Exercise data |
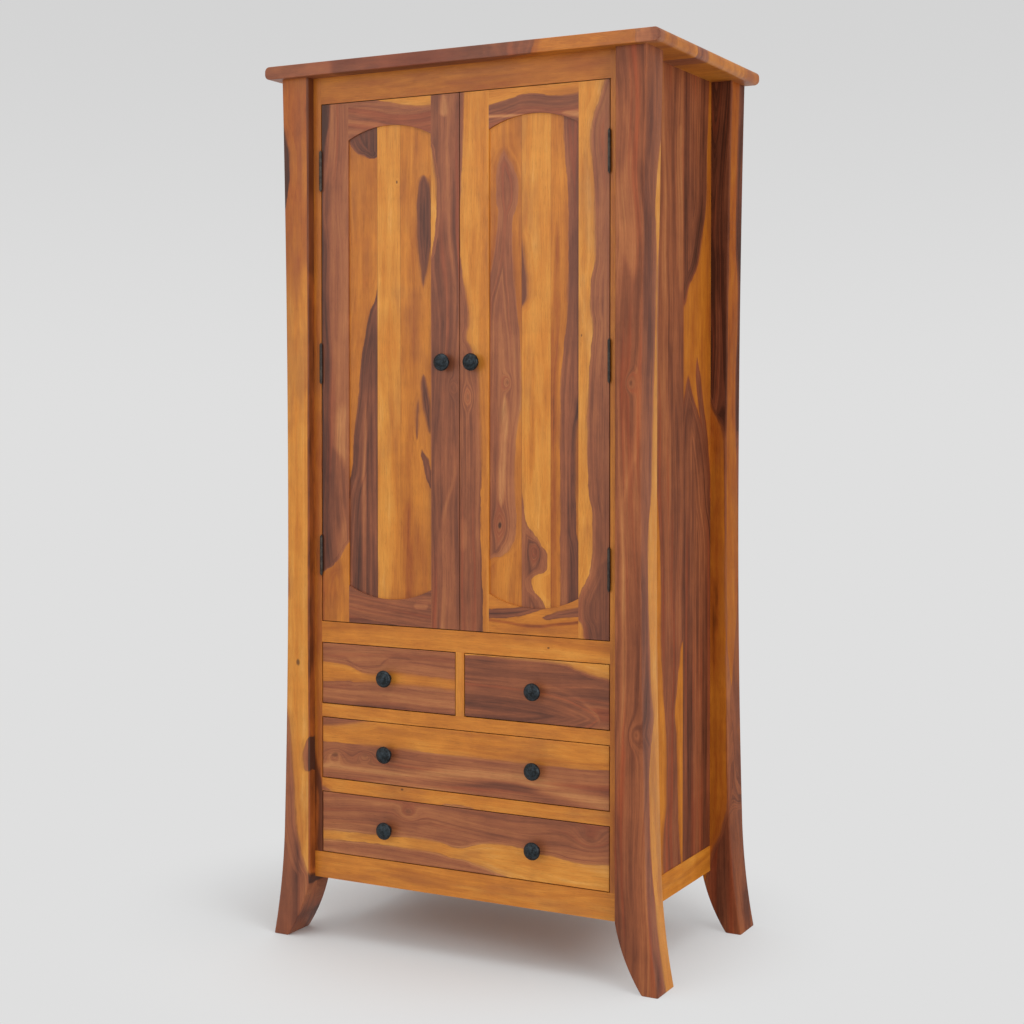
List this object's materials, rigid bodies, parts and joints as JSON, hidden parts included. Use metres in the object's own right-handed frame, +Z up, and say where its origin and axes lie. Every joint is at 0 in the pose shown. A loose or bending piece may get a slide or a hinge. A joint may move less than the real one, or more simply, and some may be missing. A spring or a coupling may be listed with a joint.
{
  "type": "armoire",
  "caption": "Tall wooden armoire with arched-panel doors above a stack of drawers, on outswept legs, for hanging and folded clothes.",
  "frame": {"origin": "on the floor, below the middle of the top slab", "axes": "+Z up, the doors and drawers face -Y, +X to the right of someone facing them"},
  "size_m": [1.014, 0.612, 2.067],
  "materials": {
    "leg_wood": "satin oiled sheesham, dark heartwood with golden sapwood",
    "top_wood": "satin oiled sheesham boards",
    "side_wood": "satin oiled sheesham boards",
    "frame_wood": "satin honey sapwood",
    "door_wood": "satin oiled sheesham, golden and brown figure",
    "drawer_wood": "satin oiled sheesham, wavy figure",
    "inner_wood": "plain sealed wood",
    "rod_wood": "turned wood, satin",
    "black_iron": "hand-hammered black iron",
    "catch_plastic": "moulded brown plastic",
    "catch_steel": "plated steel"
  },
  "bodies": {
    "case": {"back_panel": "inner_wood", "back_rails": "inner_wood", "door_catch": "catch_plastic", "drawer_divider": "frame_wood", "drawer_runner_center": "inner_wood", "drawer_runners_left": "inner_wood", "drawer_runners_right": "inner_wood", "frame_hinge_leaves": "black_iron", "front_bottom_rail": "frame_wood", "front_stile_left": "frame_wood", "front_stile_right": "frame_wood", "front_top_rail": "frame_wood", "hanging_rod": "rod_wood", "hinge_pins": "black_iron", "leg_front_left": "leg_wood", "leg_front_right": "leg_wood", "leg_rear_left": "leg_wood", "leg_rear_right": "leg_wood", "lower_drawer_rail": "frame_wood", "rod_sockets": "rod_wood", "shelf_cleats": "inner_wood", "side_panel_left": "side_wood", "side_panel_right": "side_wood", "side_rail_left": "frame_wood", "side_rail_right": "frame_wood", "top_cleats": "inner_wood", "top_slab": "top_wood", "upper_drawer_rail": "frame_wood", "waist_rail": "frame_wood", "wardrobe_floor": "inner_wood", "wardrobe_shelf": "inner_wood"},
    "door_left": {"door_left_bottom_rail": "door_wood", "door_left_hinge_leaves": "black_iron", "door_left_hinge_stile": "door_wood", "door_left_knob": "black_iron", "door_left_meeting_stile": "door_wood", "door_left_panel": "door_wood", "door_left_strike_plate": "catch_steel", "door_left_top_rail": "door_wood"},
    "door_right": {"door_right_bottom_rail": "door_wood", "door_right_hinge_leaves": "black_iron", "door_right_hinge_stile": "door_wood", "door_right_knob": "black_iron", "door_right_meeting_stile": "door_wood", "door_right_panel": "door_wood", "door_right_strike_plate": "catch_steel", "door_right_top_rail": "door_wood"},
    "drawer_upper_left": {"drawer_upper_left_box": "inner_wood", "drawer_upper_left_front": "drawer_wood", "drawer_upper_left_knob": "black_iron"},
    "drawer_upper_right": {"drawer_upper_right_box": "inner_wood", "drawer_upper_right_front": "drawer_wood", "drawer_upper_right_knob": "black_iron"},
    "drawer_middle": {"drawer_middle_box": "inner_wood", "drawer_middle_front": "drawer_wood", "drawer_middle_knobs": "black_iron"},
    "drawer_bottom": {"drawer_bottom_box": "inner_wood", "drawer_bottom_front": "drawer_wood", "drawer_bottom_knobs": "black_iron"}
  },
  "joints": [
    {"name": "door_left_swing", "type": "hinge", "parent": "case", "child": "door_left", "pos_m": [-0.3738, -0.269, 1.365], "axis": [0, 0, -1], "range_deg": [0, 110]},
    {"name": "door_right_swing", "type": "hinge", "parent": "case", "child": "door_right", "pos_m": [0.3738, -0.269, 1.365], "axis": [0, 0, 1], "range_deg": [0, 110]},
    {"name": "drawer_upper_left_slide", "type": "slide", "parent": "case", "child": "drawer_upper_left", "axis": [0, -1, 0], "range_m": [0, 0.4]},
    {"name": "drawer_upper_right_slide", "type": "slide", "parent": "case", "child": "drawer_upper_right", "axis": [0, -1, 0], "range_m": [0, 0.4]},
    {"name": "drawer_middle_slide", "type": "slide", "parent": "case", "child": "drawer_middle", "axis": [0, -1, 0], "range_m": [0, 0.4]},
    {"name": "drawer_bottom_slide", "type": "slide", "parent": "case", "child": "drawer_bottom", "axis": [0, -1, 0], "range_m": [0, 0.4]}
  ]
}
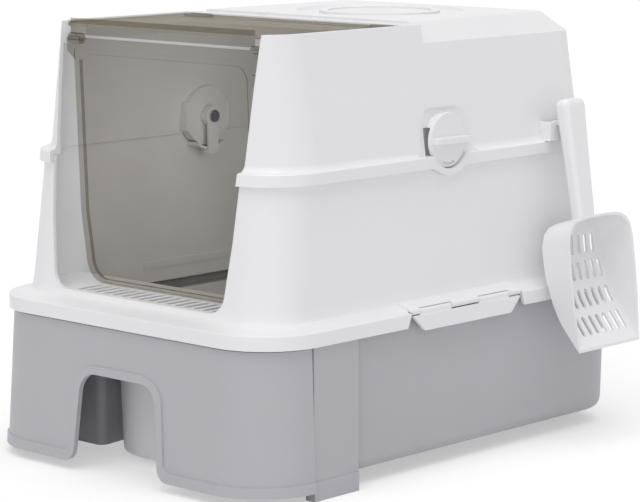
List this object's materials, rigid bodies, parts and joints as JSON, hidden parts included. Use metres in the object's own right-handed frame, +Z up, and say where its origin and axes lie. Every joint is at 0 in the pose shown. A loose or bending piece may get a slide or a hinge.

Work to do | Restate the data above word for word.

Right answer |
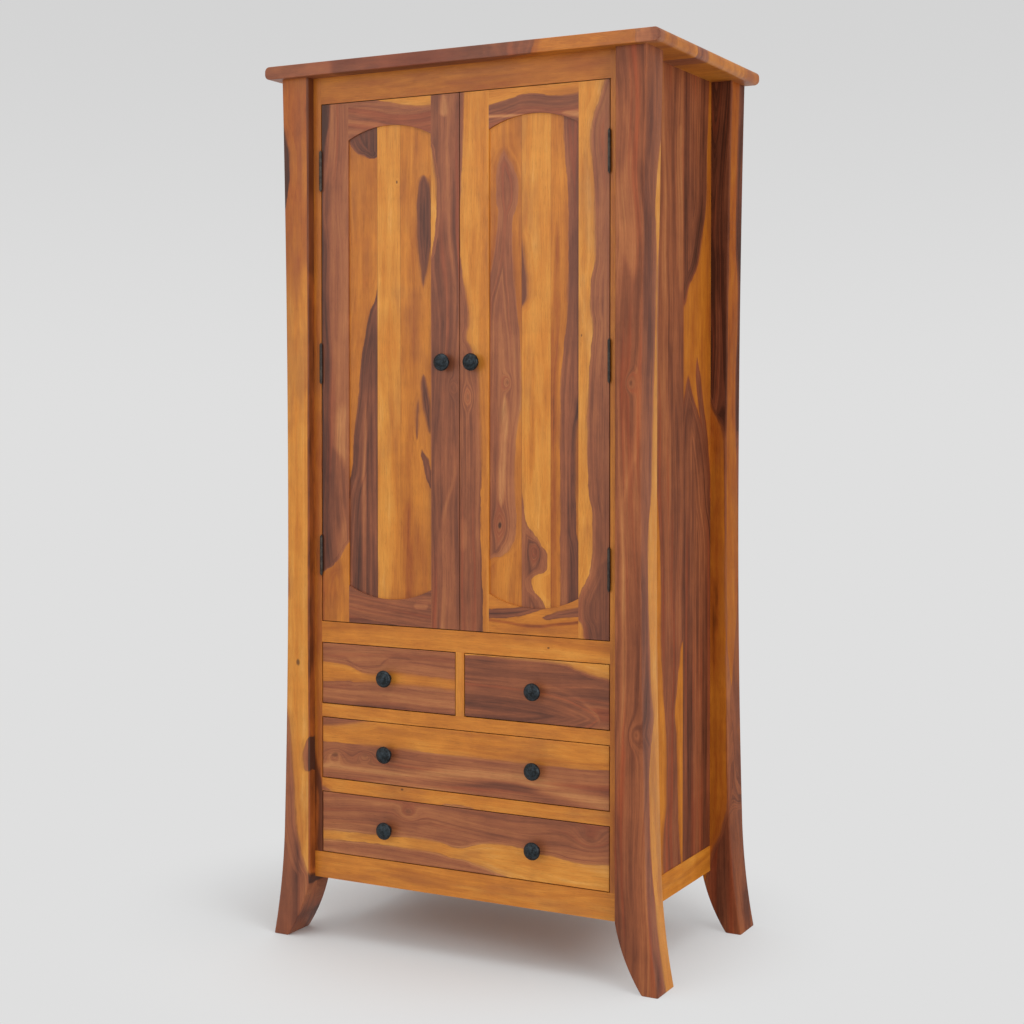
List this object's materials, rigid bodies, parts and joints as JSON, hidden parts included. Use metres in the object's own right-handed frame, +Z up, and say where its origin and axes lie. Every joint is at 0 in the pose shown. A loose or bending piece may get a slide or a hinge. A joint may move less than the real one, or more simply, and some may be missing. A spring or a coupling may be listed with a joint.
{
  "type": "armoire",
  "caption": "Tall wooden armoire with arched-panel doors above a stack of drawers, on outswept legs, for hanging and folded clothes.",
  "frame": {"origin": "on the floor, below the middle of the top slab", "axes": "+Z up, the doors and drawers face -Y, +X to the right of someone facing them"},
  "size_m": [1.014, 0.612, 2.067],
  "materials": {
    "leg_wood": "satin oiled sheesham, dark heartwood with golden sapwood",
    "top_wood": "satin oiled sheesham boards",
    "side_wood": "satin oiled sheesham boards",
    "frame_wood": "satin honey sapwood",
    "door_wood": "satin oiled sheesham, golden and brown figure",
    "drawer_wood": "satin oiled sheesham, wavy figure",
    "inner_wood": "plain sealed wood",
    "rod_wood": "turned wood, satin",
    "black_iron": "hand-hammered black iron",
    "catch_plastic": "moulded brown plastic",
    "catch_steel": "plated steel"
  },
  "bodies": {
    "case": {"back_panel": "inner_wood", "back_rails": "inner_wood", "door_catch": "catch_plastic", "drawer_divider": "frame_wood", "drawer_runner_center": "inner_wood", "drawer_runners_left": "inner_wood", "drawer_runners_right": "inner_wood", "frame_hinge_leaves": "black_iron", "front_bottom_rail": "frame_wood", "front_stile_left": "frame_wood", "front_stile_right": "frame_wood", "front_top_rail": "frame_wood", "hanging_rod": "rod_wood", "hinge_pins": "black_iron", "leg_front_left": "leg_wood", "leg_front_right": "leg_wood", "leg_rear_left": "leg_wood", "leg_rear_right": "leg_wood", "lower_drawer_rail": "frame_wood", "rod_sockets": "rod_wood", "shelf_cleats": "inner_wood", "side_panel_left": "side_wood", "side_panel_right": "side_wood", "side_rail_left": "frame_wood", "side_rail_right": "frame_wood", "top_cleats": "inner_wood", "top_slab": "top_wood", "upper_drawer_rail": "frame_wood", "waist_rail": "frame_wood", "wardrobe_floor": "inner_wood", "wardrobe_shelf": "inner_wood"},
    "door_left": {"door_left_bottom_rail": "door_wood", "door_left_hinge_leaves": "black_iron", "door_left_hinge_stile": "door_wood", "door_left_knob": "black_iron", "door_left_meeting_stile": "door_wood", "door_left_panel": "door_wood", "door_left_strike_plate": "catch_steel", "door_left_top_rail": "door_wood"},
    "door_right": {"door_right_bottom_rail": "door_wood", "door_right_hinge_leaves": "black_iron", "door_right_hinge_stile": "door_wood", "door_right_knob": "black_iron", "door_right_meeting_stile": "door_wood", "door_right_panel": "door_wood", "door_right_strike_plate": "catch_steel", "door_right_top_rail": "door_wood"},
    "drawer_upper_left": {"drawer_upper_left_box": "inner_wood", "drawer_upper_left_front": "drawer_wood", "drawer_upper_left_knob": "black_iron"},
    "drawer_upper_right": {"drawer_upper_right_box": "inner_wood", "drawer_upper_right_front": "drawer_wood", "drawer_upper_right_knob": "black_iron"},
    "drawer_middle": {"drawer_middle_box": "inner_wood", "drawer_middle_front": "drawer_wood", "drawer_middle_knobs": "black_iron"},
    "drawer_bottom": {"drawer_bottom_box": "inner_wood", "drawer_bottom_front": "drawer_wood", "drawer_bottom_knobs": "black_iron"}
  },
  "joints": [
    {"name": "door_left_swing", "type": "hinge", "parent": "case", "child": "door_left", "pos_m": [-0.3738, -0.269, 1.365], "axis": [0, 0, -1], "range_deg": [0, 110]},
    {"name": "door_right_swing", "type": "hinge", "parent": "case", "child": "door_right", "pos_m": [0.3738, -0.269, 1.365], "axis": [0, 0, 1], "range_deg": [0, 110]},
    {"name": "drawer_upper_left_slide", "type": "slide", "parent": "case", "child": "drawer_upper_left", "axis": [0, -1, 0], "range_m": [0, 0.4]},
    {"name": "drawer_upper_right_slide", "type": "slide", "parent": "case", "child": "drawer_upper_right", "axis": [0, -1, 0], "range_m": [0, 0.4]},
    {"name": "drawer_middle_slide", "type": "slide", "parent": "case", "child": "drawer_middle", "axis": [0, -1, 0], "range_m": [0, 0.4]},
    {"name": "drawer_bottom_slide", "type": "slide", "parent": "case", "child": "drawer_bottom", "axis": [0, -1, 0], "range_m": [0, 0.4]}
  ]
}
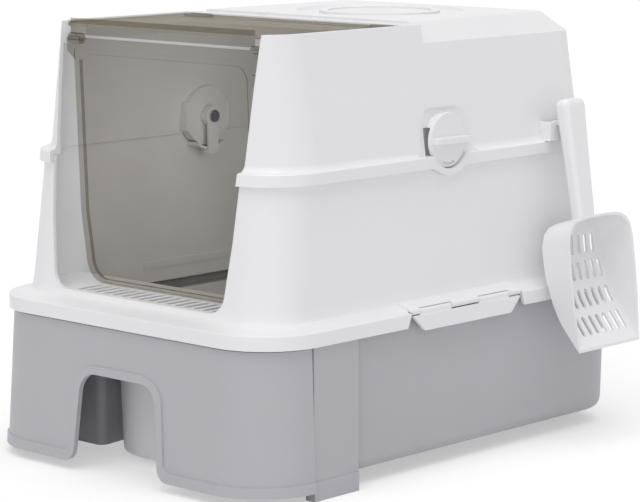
List this object's materials, rigid bodies, parts and joints as JSON, hidden parts included. Use metres in the object's own right-handed frame, +Z up, and say where its origin and axes lie. Every joint is at 0 in the pose shown. A loose or bending piece may get a slide or a hinge.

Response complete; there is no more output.